Goal:
Each line from the one containing "# Bevel filed" through the one containing "obj.matrix_world = world" is to be retyped exactly, both end lines included, and all other lines left out.
===== Data provided =====
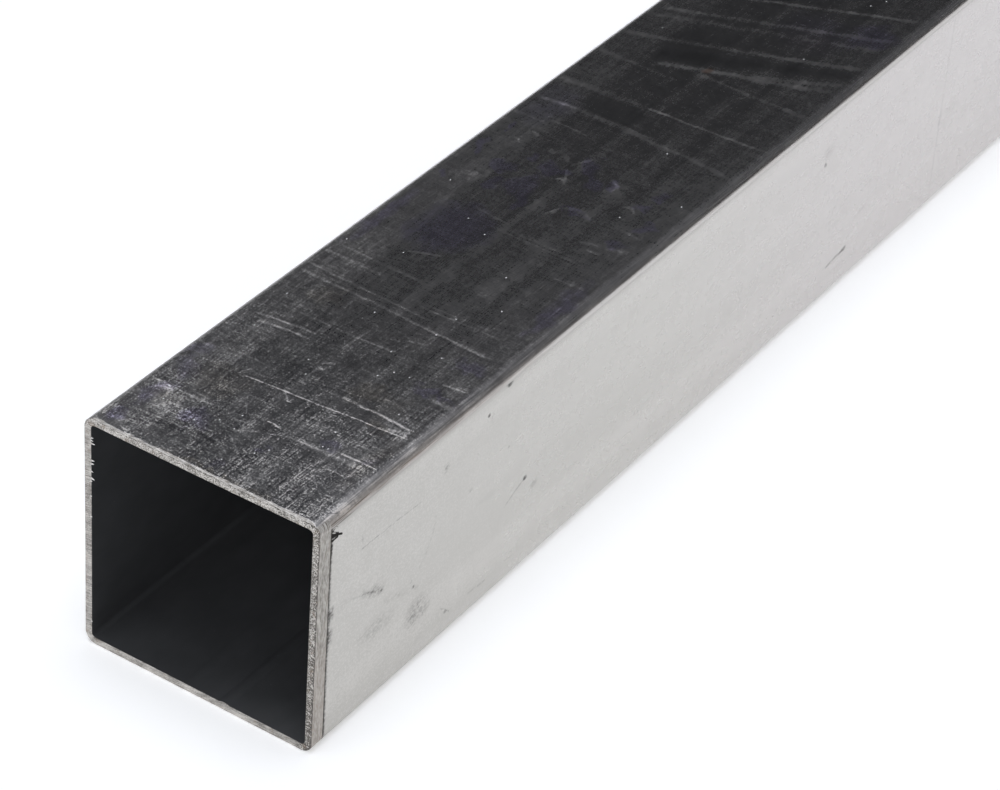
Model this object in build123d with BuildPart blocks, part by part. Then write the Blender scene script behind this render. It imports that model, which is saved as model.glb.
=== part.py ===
"""Square steel tube, 50 x 50 x 1.5 mm, one metre long.

A cold-formed hollow section: flat strip is rolled to a tube, its two edges are welded along one
line, and rolls square it up. The weld is planed flush outside and leaves a low flash inside. The
stock is sawn to length. It lies along Y on its base, with the middle of the base at the origin.
"""
from build123d import *
import os

# Section, mm
side = 50.0              # outside, across the flats
wall = 1.5               # thickness of the strip
inner_radius = 0.9       # inside of each rolled corner
length = 1000.0          # sawn length, along Y

# Weld flash left inside the base wall, mm
seam_offset = 6.0        # seam line from the middle of the base, towards +X
seam_width = 2.2
seam_height = 0.25

# Sawn ends, mm
edge_break = 0.15        # burr taken off round the outside of both ends
bevel_run = 0.55         # file bevel on the top edge of the -Y end, back from the cut
bevel_drop = 0.35        # the same bevel, down from the top face
strip_run = 3.3          # strip dressed on the +X face beside the -Y cut, back from the cut
strip_drop = 0.12        # how far the strip has been dressed down at the cut
score_width = 0.45       # scored line across the +X face, where the dressed strip stops
score_depth = 0.15

# Worked out from the sizes above
outer_radius = inner_radius + wall
bore = side - 2 * wall
cut_y = -length / 2      # the sawn end that is dressed
face_x = side / 2        # the face that is dressed
score_y = cut_y + strip_run
near_end = Plane(origin=(0, cut_y, side / 2), x_dir=(1, 0, 0), z_dir=(0, -1, 0))

with BuildPart() as tube:
    # Rounded square ring, with the weld flash standing on the inside of its base wall.
    base_inside = -bore / 2
    flash_left = (seam_offset - seam_width / 2, base_inside)
    flash_right = (seam_offset + seam_width / 2, base_inside)
    flash_crown = (seam_offset, base_inside + seam_height)
    with BuildSketch(near_end):
        RectangleRounded(side, side, outer_radius)
        RectangleRounded(bore, bore, inner_radius, mode=Mode.SUBTRACT)
        with BuildLine():
            Line(flash_left, flash_right)
            ThreePointArc(flash_right, flash_crown, flash_left)
        make_face()
    extrude(amount=-length)

    # The saw's burr is broken off round the outside of both ends.
    sawn_ends = tube.faces().filter_by(Axis.Y)
    outer_edges = [edge for end in sawn_ends for edge in end.outer_wire().edges()]
    chamfer(outer_edges, edge_break)

    # Bevel filed along the top edge of the -Y end, right across the tube.
    with BuildSketch(Plane.YZ):
        with BuildLine():
            Polyline(
                (cut_y, side - bevel_drop),
                (cut_y + bevel_run, side),
                (cut_y, side),
                close=True,
            )
        make_face()
    extrude(amount=side, both=True, mode=Mode.SUBTRACT)

    # Strip dressed on the +X face, deepest at the cut and running out to nothing at the score.
    with BuildSketch(Plane.XY):
        with BuildLine():
            Polyline(
                (face_x - strip_drop, cut_y),
                (face_x, score_y),
                (face_x, cut_y),
                close=True,
            )
        make_face()
    extrude(amount=side, mode=Mode.SUBTRACT)

    # Scored line, a shallow V right across the +X face.
    with BuildSketch(Plane.XY):
        with BuildLine():
            Polyline(
                (face_x, score_y - score_width / 2),
                (face_x - score_depth, score_y),
                (face_x, score_y + score_width / 2),
                close=True,
            )
        make_face()
    extrude(amount=side, mode=Mode.SUBTRACT)

tube.part.label = "tube"

os.makedirs("parts", exist_ok=True)
export_step(tube.part, "parts/tube.step")
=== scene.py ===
"""A metre of bare square steel tube on a pale floor.

Everything is in metres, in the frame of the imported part: the tube lies along Y on its base, its
dressed end towards -Y, its top towards +Z. Lengths that a maker would give in millimetres are
written as a number times mm.
"""
import math

import bpy
import numpy as np
from mathutils import Matrix, Vector


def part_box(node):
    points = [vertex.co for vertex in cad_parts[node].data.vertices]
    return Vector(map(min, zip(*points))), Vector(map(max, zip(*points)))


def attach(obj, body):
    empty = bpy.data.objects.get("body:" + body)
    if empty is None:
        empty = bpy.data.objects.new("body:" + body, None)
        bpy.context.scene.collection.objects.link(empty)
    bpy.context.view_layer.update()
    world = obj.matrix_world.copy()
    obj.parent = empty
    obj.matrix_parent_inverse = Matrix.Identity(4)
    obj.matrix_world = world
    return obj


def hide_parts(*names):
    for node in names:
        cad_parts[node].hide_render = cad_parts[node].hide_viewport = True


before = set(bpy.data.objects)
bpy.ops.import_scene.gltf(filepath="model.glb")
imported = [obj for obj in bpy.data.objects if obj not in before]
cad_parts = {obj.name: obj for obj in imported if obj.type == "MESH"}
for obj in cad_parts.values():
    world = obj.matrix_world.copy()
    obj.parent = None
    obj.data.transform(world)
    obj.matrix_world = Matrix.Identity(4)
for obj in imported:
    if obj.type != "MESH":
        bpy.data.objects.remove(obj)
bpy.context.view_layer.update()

# --- The tube wall -------------------------------------------------------------------------------
# One length of 50 x 50 x 1.5 mm cold-formed hollow section. Steel strip is bent round four corners,
# its edges are welded along the base, and the stock is sawn square. The wall is one closed skin:
# outside, far cut, inside, near cut.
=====
Worked answer:
    # Bevel filed along the top edge of the -Y end, right across the tube.
    with BuildSketch(Plane.YZ):
        with BuildLine():
            Polyline(
                (cut_y, side - bevel_drop),
                (cut_y + bevel_run, side),
                (cut_y, side),
                close=True,
            )
        make_face()
    extrude(amount=side, both=True, mode=Mode.SUBTRACT)

    # Strip dressed on the +X face, deepest at the cut and running out to nothing at the score.
    with BuildSketch(Plane.XY):
        with BuildLine():
            Polyline(
                (face_x - strip_drop, cut_y),
                (face_x, score_y),
                (face_x, cut_y),
                close=True,
            )
        make_face()
    extrude(amount=side, mode=Mode.SUBTRACT)

    # Scored line, a shallow V right across the +X face.
    with BuildSketch(Plane.XY):
        with BuildLine():
            Polyline(
                (face_x, score_y - score_width / 2),
                (face_x - score_depth, score_y),
                (face_x, score_y + score_width / 2),
                close=True,
            )
        make_face()
    extrude(amount=side, mode=Mode.SUBTRACT)

tube.part.label = "tube"

os.makedirs("parts", exist_ok=True)
export_step(tube.part, "parts/tube.step")
=== scene.py ===
"""A metre of bare square steel tube on a pale floor.

Everything is in metres, in the frame of the imported part: the tube lies along Y on its base, its
dressed end towards -Y, its top towards +Z. Lengths that a maker would give in millimetres are
written as a number times mm.
"""
import math

import bpy
import numpy as np
from mathutils import Matrix, Vector


def part_box(node):
    points = [vertex.co for vertex in cad_parts[node].data.vertices]
    return Vector(map(min, zip(*points))), Vector(map(max, zip(*points)))


def attach(obj, body):
    empty = bpy.data.objects.get("body:" + body)
    if empty is None:
        empty = bpy.data.objects.new("body:" + body, None)
        bpy.context.scene.collection.objects.link(empty)
    bpy.context.view_layer.update()
    world = obj.matrix_world.copy()
    obj.parent = empty
    obj.matrix_parent_inverse = Matrix.Identity(4)
    obj.matrix_world = world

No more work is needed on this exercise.